The listing below holds a line with "What FreeCAD Python" and a later line with "from planed boards.". Write out those two lines and every line between them, exactly, and nothing else.

◆ Records shown ◆
################

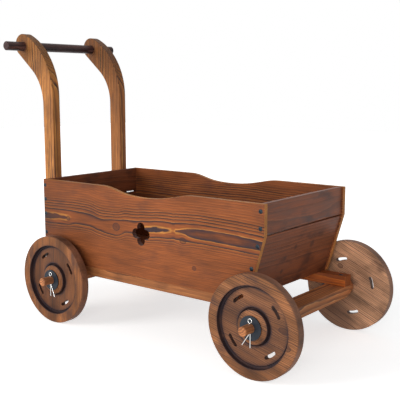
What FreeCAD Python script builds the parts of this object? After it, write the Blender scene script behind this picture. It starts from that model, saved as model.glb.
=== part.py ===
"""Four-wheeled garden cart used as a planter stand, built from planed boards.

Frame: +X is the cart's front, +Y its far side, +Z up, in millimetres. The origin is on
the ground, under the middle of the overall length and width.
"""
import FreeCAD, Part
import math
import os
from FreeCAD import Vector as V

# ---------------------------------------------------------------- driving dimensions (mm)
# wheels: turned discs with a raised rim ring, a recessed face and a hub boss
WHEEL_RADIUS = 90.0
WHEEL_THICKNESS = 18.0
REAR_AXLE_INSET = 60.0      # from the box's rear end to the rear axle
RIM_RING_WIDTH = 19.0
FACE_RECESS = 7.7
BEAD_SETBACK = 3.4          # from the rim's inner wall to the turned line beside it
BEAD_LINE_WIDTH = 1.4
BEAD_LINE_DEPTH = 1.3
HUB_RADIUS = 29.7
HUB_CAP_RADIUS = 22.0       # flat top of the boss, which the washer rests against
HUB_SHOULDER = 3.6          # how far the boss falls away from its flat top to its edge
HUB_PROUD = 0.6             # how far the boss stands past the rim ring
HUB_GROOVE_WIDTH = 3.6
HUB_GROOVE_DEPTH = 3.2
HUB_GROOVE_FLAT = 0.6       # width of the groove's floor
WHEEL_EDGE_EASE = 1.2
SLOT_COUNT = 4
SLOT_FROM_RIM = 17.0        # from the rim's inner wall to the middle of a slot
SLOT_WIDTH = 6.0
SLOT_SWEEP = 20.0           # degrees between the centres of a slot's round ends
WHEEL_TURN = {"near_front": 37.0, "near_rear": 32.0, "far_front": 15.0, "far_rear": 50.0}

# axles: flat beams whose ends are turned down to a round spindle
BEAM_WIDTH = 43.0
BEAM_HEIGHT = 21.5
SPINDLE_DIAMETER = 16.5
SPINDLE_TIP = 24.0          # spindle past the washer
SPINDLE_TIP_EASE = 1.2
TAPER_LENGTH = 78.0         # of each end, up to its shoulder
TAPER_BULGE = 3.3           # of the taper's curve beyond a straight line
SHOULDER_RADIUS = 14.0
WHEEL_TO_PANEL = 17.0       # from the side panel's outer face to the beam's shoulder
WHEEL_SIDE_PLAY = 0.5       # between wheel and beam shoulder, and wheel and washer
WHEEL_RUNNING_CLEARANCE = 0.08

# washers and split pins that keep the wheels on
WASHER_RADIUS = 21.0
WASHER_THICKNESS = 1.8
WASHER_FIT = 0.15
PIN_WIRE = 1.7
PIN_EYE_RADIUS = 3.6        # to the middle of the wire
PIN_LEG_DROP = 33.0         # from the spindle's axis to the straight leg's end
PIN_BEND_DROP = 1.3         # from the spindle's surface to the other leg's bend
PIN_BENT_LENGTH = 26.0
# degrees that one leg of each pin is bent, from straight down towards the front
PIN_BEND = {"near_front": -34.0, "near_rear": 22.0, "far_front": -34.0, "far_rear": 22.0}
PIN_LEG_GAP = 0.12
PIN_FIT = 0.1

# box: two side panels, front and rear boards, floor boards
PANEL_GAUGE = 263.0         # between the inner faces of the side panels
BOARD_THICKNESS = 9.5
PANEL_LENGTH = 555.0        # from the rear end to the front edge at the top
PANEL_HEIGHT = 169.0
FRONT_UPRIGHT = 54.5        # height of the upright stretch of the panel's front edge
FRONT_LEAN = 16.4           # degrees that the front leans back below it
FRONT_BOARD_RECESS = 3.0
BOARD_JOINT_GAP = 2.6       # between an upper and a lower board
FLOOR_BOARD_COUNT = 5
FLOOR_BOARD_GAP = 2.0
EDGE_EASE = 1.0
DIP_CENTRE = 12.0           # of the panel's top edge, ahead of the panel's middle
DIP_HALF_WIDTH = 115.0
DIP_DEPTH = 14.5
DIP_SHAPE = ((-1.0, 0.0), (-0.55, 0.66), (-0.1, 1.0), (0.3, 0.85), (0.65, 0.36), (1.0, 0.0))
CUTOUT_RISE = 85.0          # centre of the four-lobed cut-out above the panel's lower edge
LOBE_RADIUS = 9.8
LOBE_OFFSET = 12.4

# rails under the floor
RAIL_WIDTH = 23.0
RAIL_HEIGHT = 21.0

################

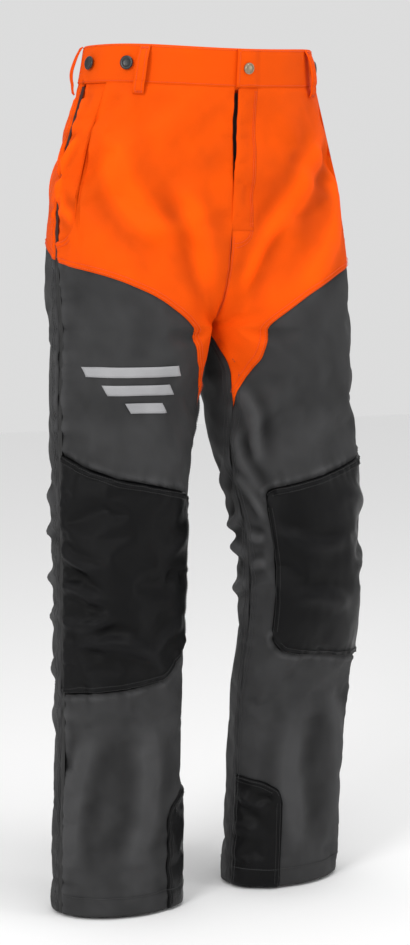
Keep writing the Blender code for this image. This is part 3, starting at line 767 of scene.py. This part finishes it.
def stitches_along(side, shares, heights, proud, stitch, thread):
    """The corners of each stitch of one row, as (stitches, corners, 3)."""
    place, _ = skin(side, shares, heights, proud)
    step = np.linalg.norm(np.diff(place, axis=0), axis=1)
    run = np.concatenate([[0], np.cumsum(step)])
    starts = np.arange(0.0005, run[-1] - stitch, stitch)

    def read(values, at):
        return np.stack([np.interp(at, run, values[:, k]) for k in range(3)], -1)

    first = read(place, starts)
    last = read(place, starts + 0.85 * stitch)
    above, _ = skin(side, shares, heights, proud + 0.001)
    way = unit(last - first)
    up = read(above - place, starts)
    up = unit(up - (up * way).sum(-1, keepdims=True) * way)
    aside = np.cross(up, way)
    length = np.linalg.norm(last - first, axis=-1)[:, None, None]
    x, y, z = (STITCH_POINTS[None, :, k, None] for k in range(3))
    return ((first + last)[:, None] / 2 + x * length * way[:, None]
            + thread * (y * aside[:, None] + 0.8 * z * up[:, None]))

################

◆ Result ◆
What FreeCAD Python script builds the parts of this object? After it, write the Blender scene script behind this picture. It starts from that model, saved as model.glb.
=== part.py ===
"""Four-wheeled garden cart used as a planter stand, built from planed boards.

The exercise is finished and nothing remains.